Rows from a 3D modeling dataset
* BEGIN *
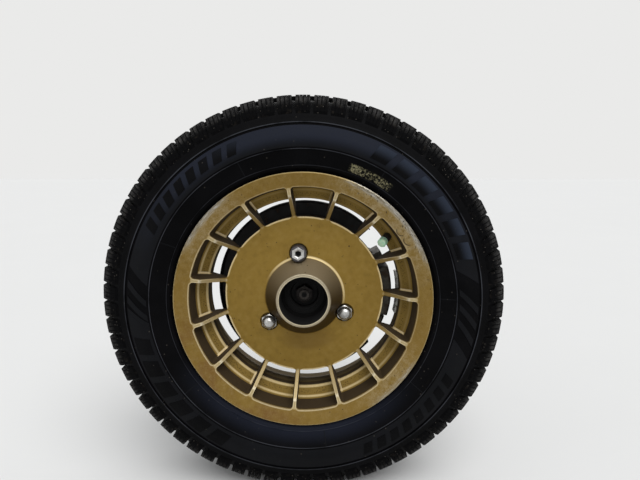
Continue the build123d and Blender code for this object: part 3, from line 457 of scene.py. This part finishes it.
def tread_rubber():
    """Scrubbed tread with grit in its sipes."""
    look = bpy.context.scene.wheel_tyre
    f = Finish("tread_rubber", roughness=0.8, specular_ior_level=0.05)
    here = f.place()
    radius, clock, along = f.polar(here)
    grain = f.noise(here, 1.3, 4.0, 0.65)
    dirt_and_reflection = f.noise(here, 8.0, 4.0, 0.6)
    scrubbed = radius.rise(tyre_radius - 6.0, tyre_radius - 2.5)
    zigzag = ((along * 1.9).sine() * 0.9 + clock * radius * 2.4).sine().rise(0.86, 0.97) * scrubbed
    sipes = (clock * (look.pitches * 4.0)).sine().rise(0.5, 0.9)
    dusty = radius.rise(269.0, 279.0) * abs(along).rise(50.0, 64.0) * (1.0 - sipes)
    tint = f.layers(
        tuple(look.rubber),
        (scrubbed * 0.8, rgb(14, 14, 14)),
        (dirt_and_reflection.rise(0.55, 0.8) * 0.3, rgb(62, 56, 49)),
        (dusty * (grain * 0.6 + dirt_and_reflection * 0.5).rise(0.4, 0.7) * 0.85, rgb(66, 65, 64)),
        (f.cells(here, 5.0).rise(0.15, 0.06) * 0.5, rgb(118, 112, 103)),
        (zigzag * 0.75, rgb(8, 8, 8)))
    bump = f.relief(grain - zigzag * 0.7, 0.5, 0.7)
    return f.paint(base_color=tint, roughness=0.7 + 0.2 * grain, normal=bump)


def plain_rubber():
    """Moulded rubber with no marks, dusty."""
    f = Finish("moulded_rubber", roughness=0.5)
    here = f.place()
    grain = f.noise(here, 1.1, 4.0, 0.6)
    dust = f.noise(here, 7.0, 4.0, 0.6)
    tint = f.mix(dust.rise(0.5, 0.8) * 0.35, rgb(26, 25, 25), rgb(92, 82, 70))
    return f.paint(base_color=tint, roughness=0.45 + dust * 0.3, normal=f.relief(grain, 0.2, 0.5))


def cap_plastic():
    """Pale green plastic, yellowed and dusty."""
    f = Finish("cap_plastic", roughness=0.45, subsurface_weight=0.15)
    here = f.place()
    patches = f.noise(here, 3.5, 4.0, 0.6)
    tint = f.mix(patches.rise(0.35, 0.75), rgb(158, 204, 174), rgb(184, 204, 174))
    tint = f.mix(f.noise(here, 1.2, 3.0).rise(0.6, 0.75) * 0.35, tint, rgb(110, 118, 88))
    return f.paint(base_color=tint, roughness=0.38 + patches * 0.25, normal=f.relief(patches, 0.2, 0.4))


def metal(name, colour, shadow, roughness, metallic, rust=0.0, cast=0.0, turned=0.0, size=8.0,
          centre=None, shaded_hole=0.0, feet=()):
    """Bare or plated metal with tarnish and, where they are asked for, rust, cast grain, turning lines, a
    middle painted near black within a radius as painted shade, and a painted dark reflection on the upper
    side of domes' feet."""
    f = Finish(name, roughness=roughness, metallic=metallic)
    here = f.place(centre)
    radius, _, along = f.polar(here)
    patch = f.noise(here, size, 5.0, 0.62)
    fine = f.noise(here, size / 7.0, 4.0, 0.6)
    tint = f.mix(patch.rise(0.3, 0.72), colour, shadow)
    tint = f.mix(fine.rise(0.5, 0.8) * 0.3, tint, tuple(c * 0.45 for c in shadow))
    height = fine * (0.25 + cast) + patch * cast * 0.6
    gloss = roughness + patch * 0.22 + fine * 0.08
    shine = metallic
    if rust:
        spread = (patch * 0.65 + fine * 0.35).rise(0.62 - 0.3 * rust, 0.74 - 0.2 * rust)
        tint = f.mix(spread * 0.9, tint, f.mix(fine, rgb(74, 50, 34), rgb(104, 74, 50)))
        gloss = gloss + spread * 0.35
        shine = metallic - spread * metallic * 0.85
        height = height + spread * fine * 0.8
    if turned:
        lines = f.noise(f.vector(radius, along, 0.0), 0.5, 2.0, 0.7)
        height = height + lines * turned
        tint = f.mix(lines.rise(0.4, 0.8) * 0.35, tint, tuple(min(1.0, c * 1.5) for c in colour))
    # painted shade: within the given radius near black, dull and not metallic
    if shaded_hole:
        inside = radius.rise(shaded_hole, shaded_hole - 0.8)
        tint = f.mix(inside, tint, rgb(5, 5, 5))
        shine = shine - inside * metallic
        gloss = gloss + inside * 0.6
    for foot in feet:
        reach, around, _ = f.polar(f.place(foot))
        # painted dark reflection round the upper side of each dome's foot
        dirt_and_reflection = reach.band(8.2, 10.2, 0.4) * around.cosine().rise(-0.1, 0.45)
        tint = f.mix(dirt_and_reflection * 0.9, tint, rgb(14, 13, 12))
        shine = shine - dirt_and_reflection * metallic * 0.8
    values = {"base_color": tint, "roughness": gloss, "normal": f.relief(height, 0.35, 0.6)}
    if rust or shaded_hole or feet:
        values["metallic"] = shine
    return f.paint(**values)


def pad_lining():
    """Coarse friction compound with brass and graphite grains."""
    f = Finish("pad_lining", roughness=0.85)
    here = f.place()
    grains = f.cells(here, 1.3)
    tint = f.mix(grains.rise(0.2, 0.6), rgb(74, 66, 60), rgb(44, 40, 38))
    tint = f.mix(f.cells(here, 3.1).rise(0.12, 0.05), tint, rgb(150, 118, 62))
    return f.paint(base_color=tint, roughness=0.75 + grains * 0.2, normal=f.relief(grains, 0.4, 0.7))


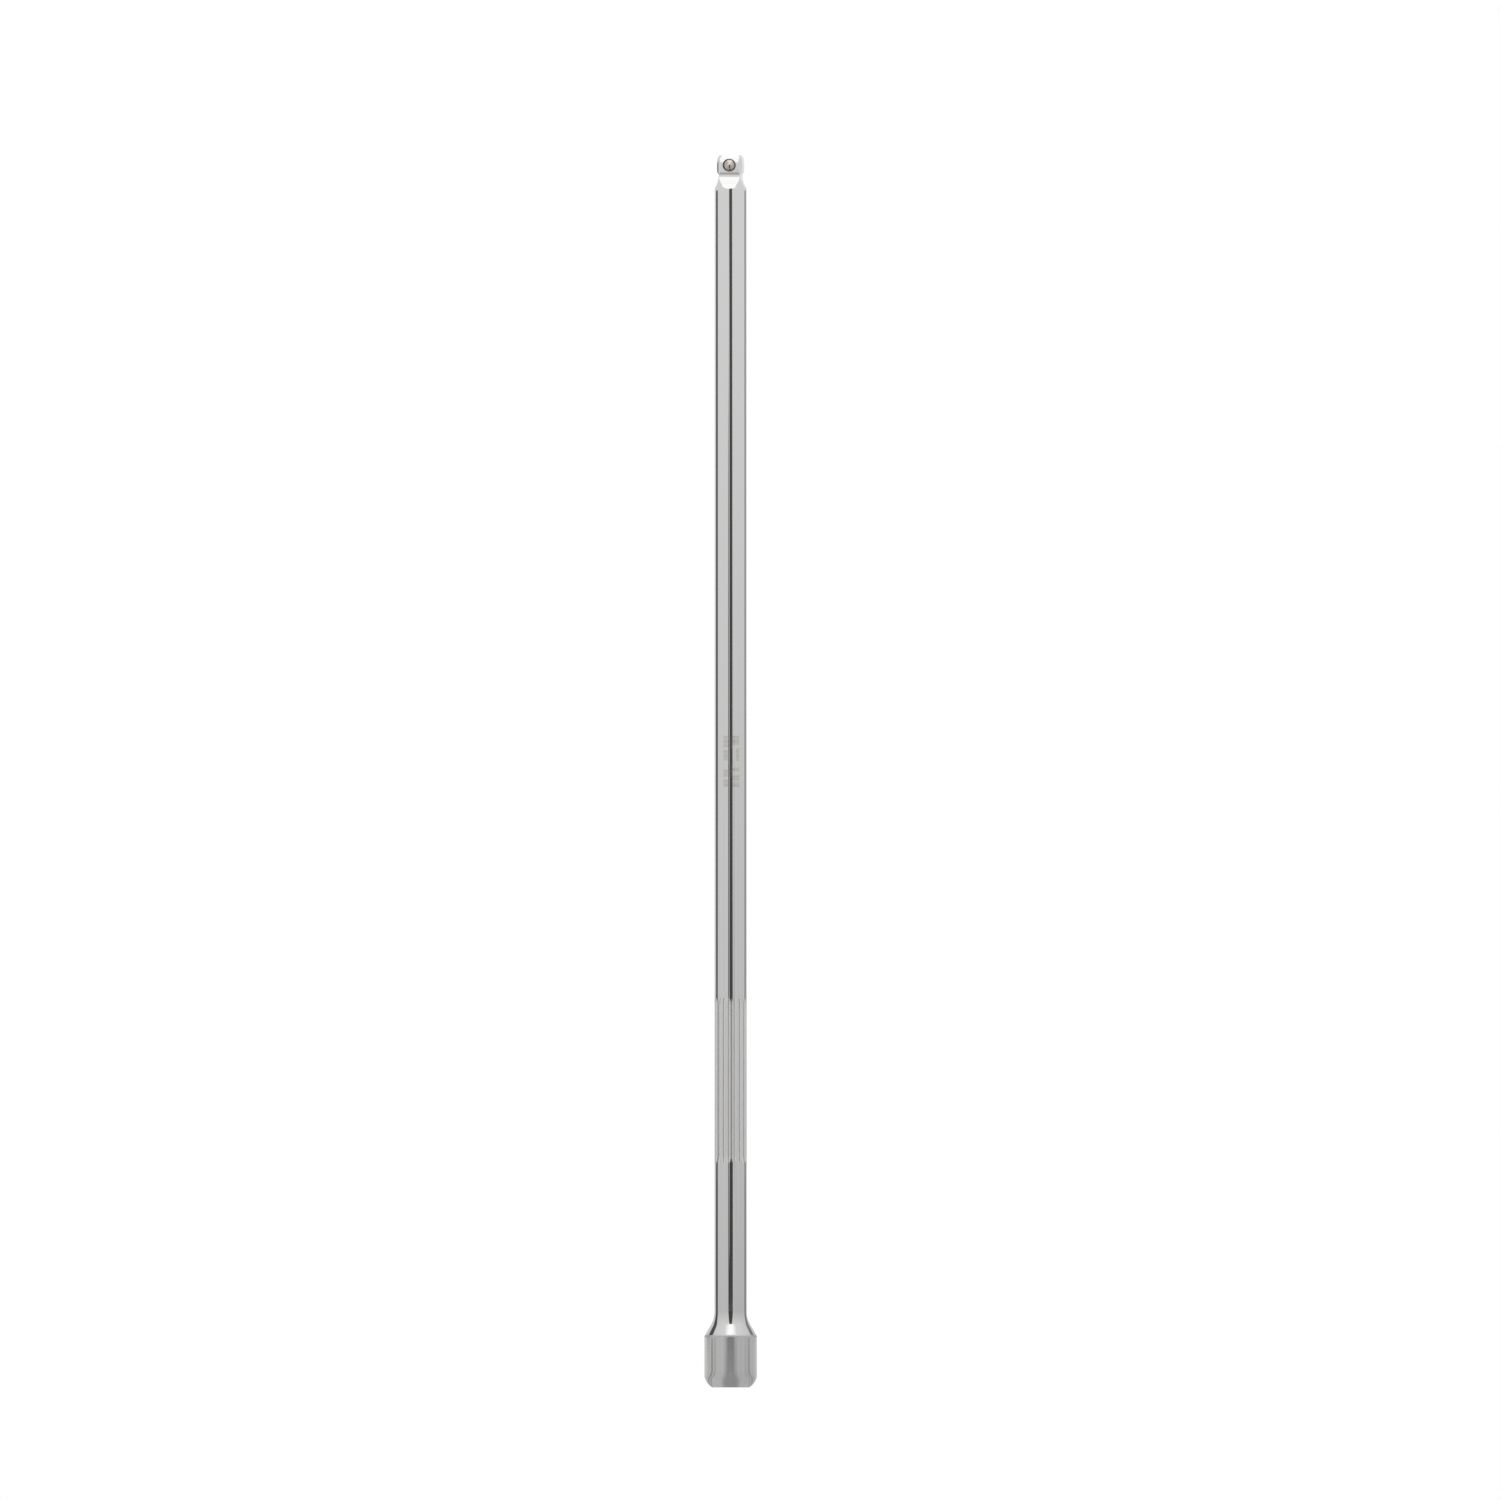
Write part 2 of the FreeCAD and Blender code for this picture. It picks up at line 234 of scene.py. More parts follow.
* END *
▶ [What the exercise asks]
The records above should be repeated in full, exactly as given.

▶ [Solution to this exercise]
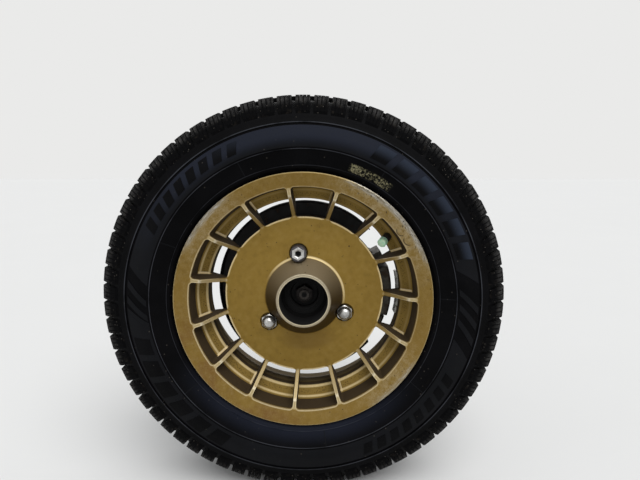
Continue the build123d and Blender code for this object: part 3, from line 457 of scene.py. This part finishes it.
def tread_rubber():
    """Scrubbed tread with grit in its sipes."""
    look = bpy.context.scene.wheel_tyre
    f = Finish("tread_rubber", roughness=0.8, specular_ior_level=0.05)
    here = f.place()
    radius, clock, along = f.polar(here)
    grain = f.noise(here, 1.3, 4.0, 0.65)
    dirt_and_reflection = f.noise(here, 8.0, 4.0, 0.6)
    scrubbed = radius.rise(tyre_radius - 6.0, tyre_radius - 2.5)
    zigzag = ((along * 1.9).sine() * 0.9 + clock * radius * 2.4).sine().rise(0.86, 0.97) * scrubbed
    sipes = (clock * (look.pitches * 4.0)).sine().rise(0.5, 0.9)
    dusty = radius.rise(269.0, 279.0) * abs(along).rise(50.0, 64.0) * (1.0 - sipes)
    tint = f.layers(
        tuple(look.rubber),
        (scrubbed * 0.8, rgb(14, 14, 14)),
        (dirt_and_reflection.rise(0.55, 0.8) * 0.3, rgb(62, 56, 49)),
        (dusty * (grain * 0.6 + dirt_and_reflection * 0.5).rise(0.4, 0.7) * 0.85, rgb(66, 65, 64)),
        (f.cells(here, 5.0).rise(0.15, 0.06) * 0.5, rgb(118, 112, 103)),
        (zigzag * 0.75, rgb(8, 8, 8)))
    bump = f.relief(grain - zigzag * 0.7, 0.5, 0.7)
    return f.paint(base_color=tint, roughness=0.7 + 0.2 * grain, normal=bump)


def plain_rubber():
    """Moulded rubber with no marks, dusty."""
    f = Finish("moulded_rubber", roughness=0.5)
    here = f.place()
    grain = f.noise(here, 1.1, 4.0, 0.6)
    dust = f.noise(here, 7.0, 4.0, 0.6)
    tint = f.mix(dust.rise(0.5, 0.8) * 0.35, rgb(26, 25, 25), rgb(92, 82, 70))
    return f.paint(base_color=tint, roughness=0.45 + dust * 0.3, normal=f.relief(grain, 0.2, 0.5))


def cap_plastic():
    """Pale green plastic, yellowed and dusty."""
    f = Finish("cap_plastic", roughness=0.45, subsurface_weight=0.15)
    here = f.place()
    patches = f.noise(here, 3.5, 4.0, 0.6)
    tint = f.mix(patches.rise(0.35, 0.75), rgb(158, 204, 174), rgb(184, 204, 174))
    tint = f.mix(f.noise(here, 1.2, 3.0).rise(0.6, 0.75) * 0.35, tint, rgb(110, 118, 88))
    return f.paint(base_color=tint, roughness=0.38 + patches * 0.25, normal=f.relief(patches, 0.2, 0.4))


def metal(name, colour, shadow, roughness, metallic, rust=0.0, cast=0.0, turned=0.0, size=8.0,
          centre=None, shaded_hole=0.0, feet=()):
    """Bare or plated metal with tarnish and, where they are asked for, rust, cast grain, turning lines, a
    middle painted near black within a radius as painted shade, and a painted dark reflection on the upper
    side of domes' feet."""
    f = Finish(name, roughness=roughness, metallic=metallic)
    here = f.place(centre)
    radius, _, along = f.polar(here)
    patch = f.noise(here, size, 5.0, 0.62)
    fine = f.noise(here, size / 7.0, 4.0, 0.6)
    tint = f.mix(patch.rise(0.3, 0.72), colour, shadow)
    tint = f.mix(fine.rise(0.5, 0.8) * 0.3, tint, tuple(c * 0.45 for c in shadow))
    height = fine * (0.25 + cast) + patch * cast * 0.6
    gloss = roughness + patch * 0.22 + fine * 0.08
    shine = metallic
    if rust:
        spread = (patch * 0.65 + fine * 0.35).rise(0.62 - 0.3 * rust, 0.74 - 0.2 * rust)
        tint = f.mix(spread * 0.9, tint, f.mix(fine, rgb(74, 50, 34), rgb(104, 74, 50)))
        gloss = gloss + spread * 0.35
        shine = metallic - spread * metallic * 0.85
        height = height + spread * fine * 0.8
    if turned:
        lines = f.noise(f.vector(radius, along, 0.0), 0.5, 2.0, 0.7)
        height = height + lines * turned
        tint = f.mix(lines.rise(0.4, 0.8) * 0.35, tint, tuple(min(1.0, c * 1.5) for c in colour))
    # painted shade: within the given radius near black, dull and not metallic
    if shaded_hole:
        inside = radius.rise(shaded_hole, shaded_hole - 0.8)
        tint = f.mix(inside, tint, rgb(5, 5, 5))
        shine = shine - inside * metallic
        gloss = gloss + inside * 0.6
    for foot in feet:
        reach, around, _ = f.polar(f.place(foot))
        # painted dark reflection round the upper side of each dome's foot
        dirt_and_reflection = reach.band(8.2, 10.2, 0.4) * around.cosine().rise(-0.1, 0.45)
        tint = f.mix(dirt_and_reflection * 0.9, tint, rgb(14, 13, 12))
        shine = shine - dirt_and_reflection * metallic * 0.8
    values = {"base_color": tint, "roughness": gloss, "normal": f.relief(height, 0.35, 0.6)}
    if rust or shaded_hole or feet:
        values["metallic"] = shine
    return f.paint(**values)


def pad_lining():
    """Coarse friction compound with brass and graphite grains."""
    f = Finish("pad_lining", roughness=0.85)
    here = f.place()
    grains = f.cells(here, 1.3)
    tint = f.mix(grains.rise(0.2, 0.6), rgb(74, 66, 60), rgb(44, 40, 38))
    tint = f.mix(f.cells(here, 3.1).rise(0.12, 0.05), tint, rgb(150, 118, 62))
    return f.paint(base_color=tint, roughness=0.75 + grains * 0.2, normal=f.relief(grains, 0.4, 0.7))


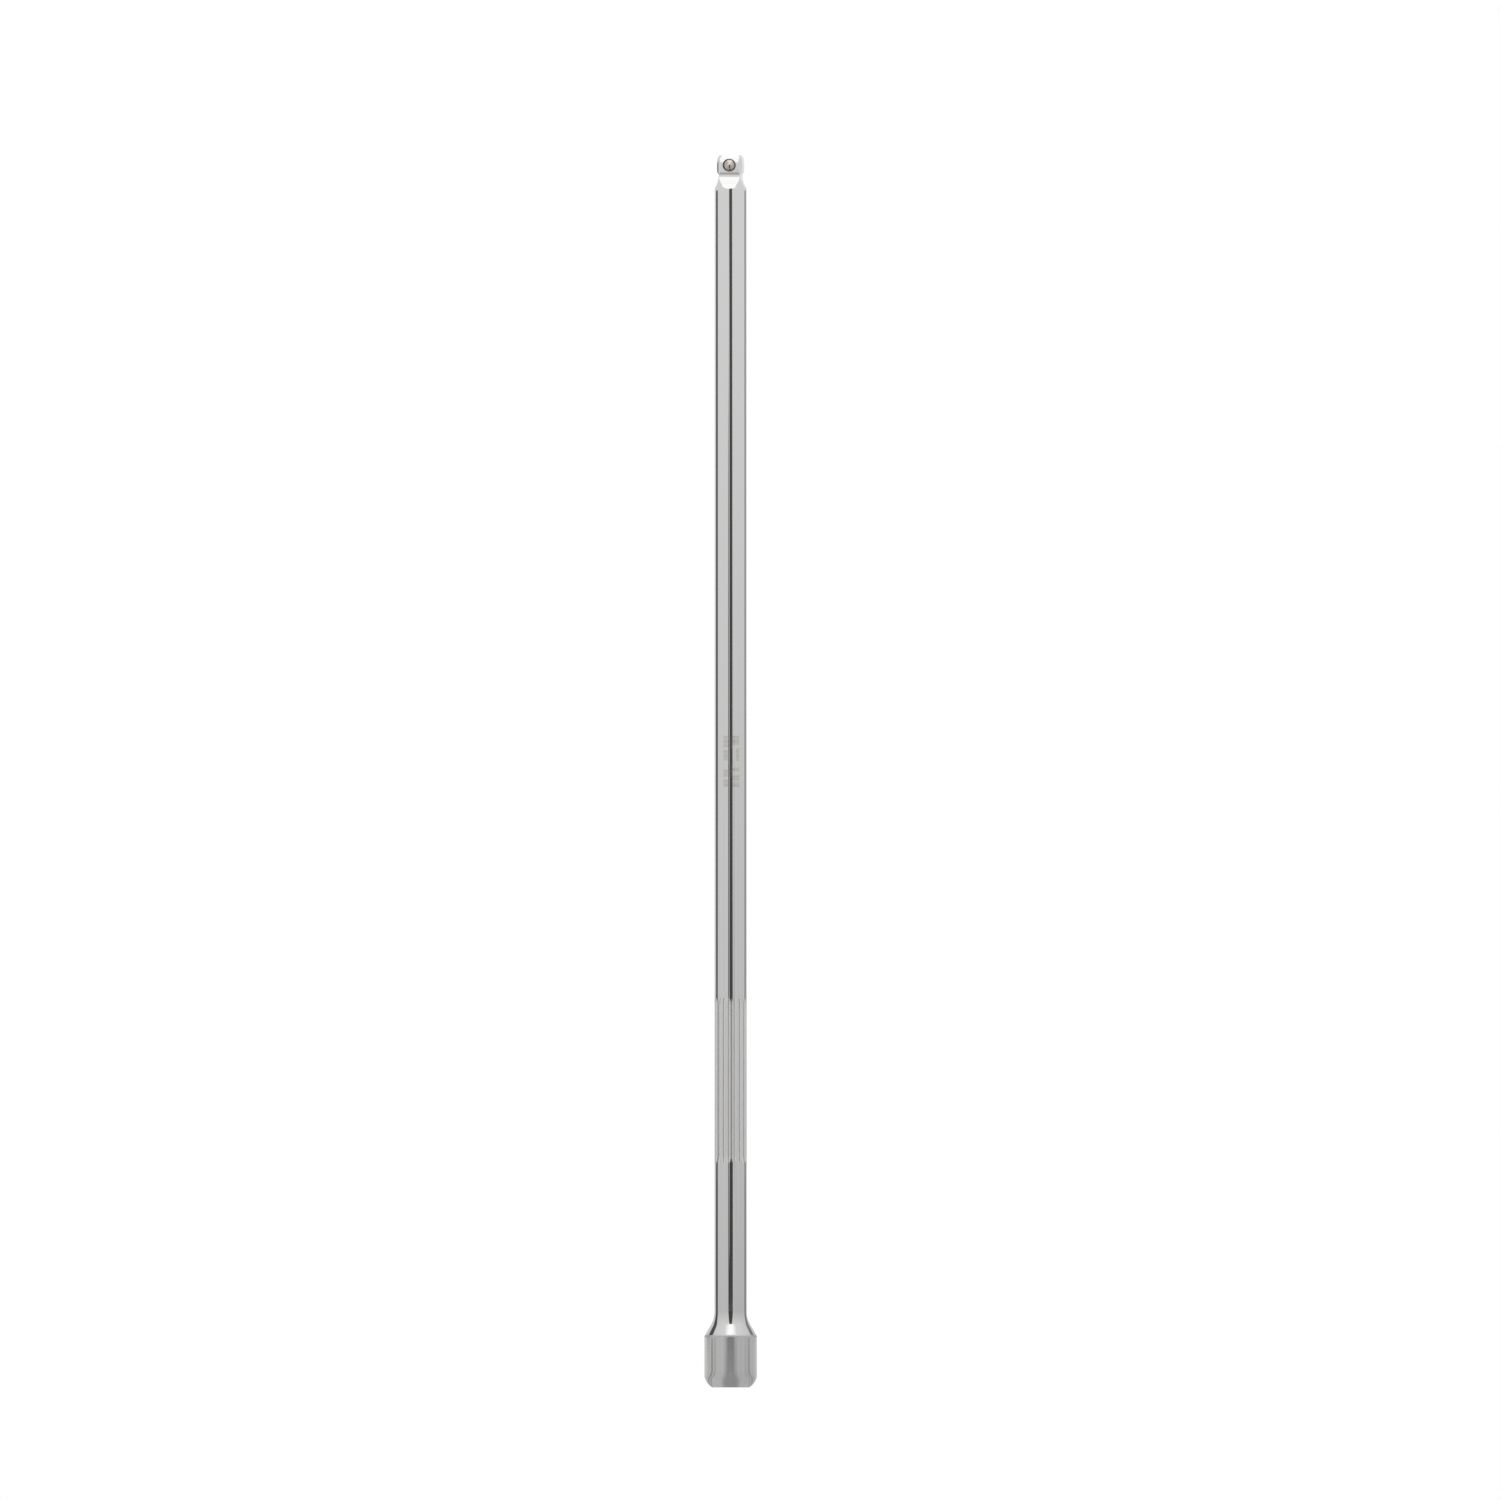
Write part 2 of the FreeCAD and Blender code for this picture. It picks up at line 234 of scene.py. More parts follow.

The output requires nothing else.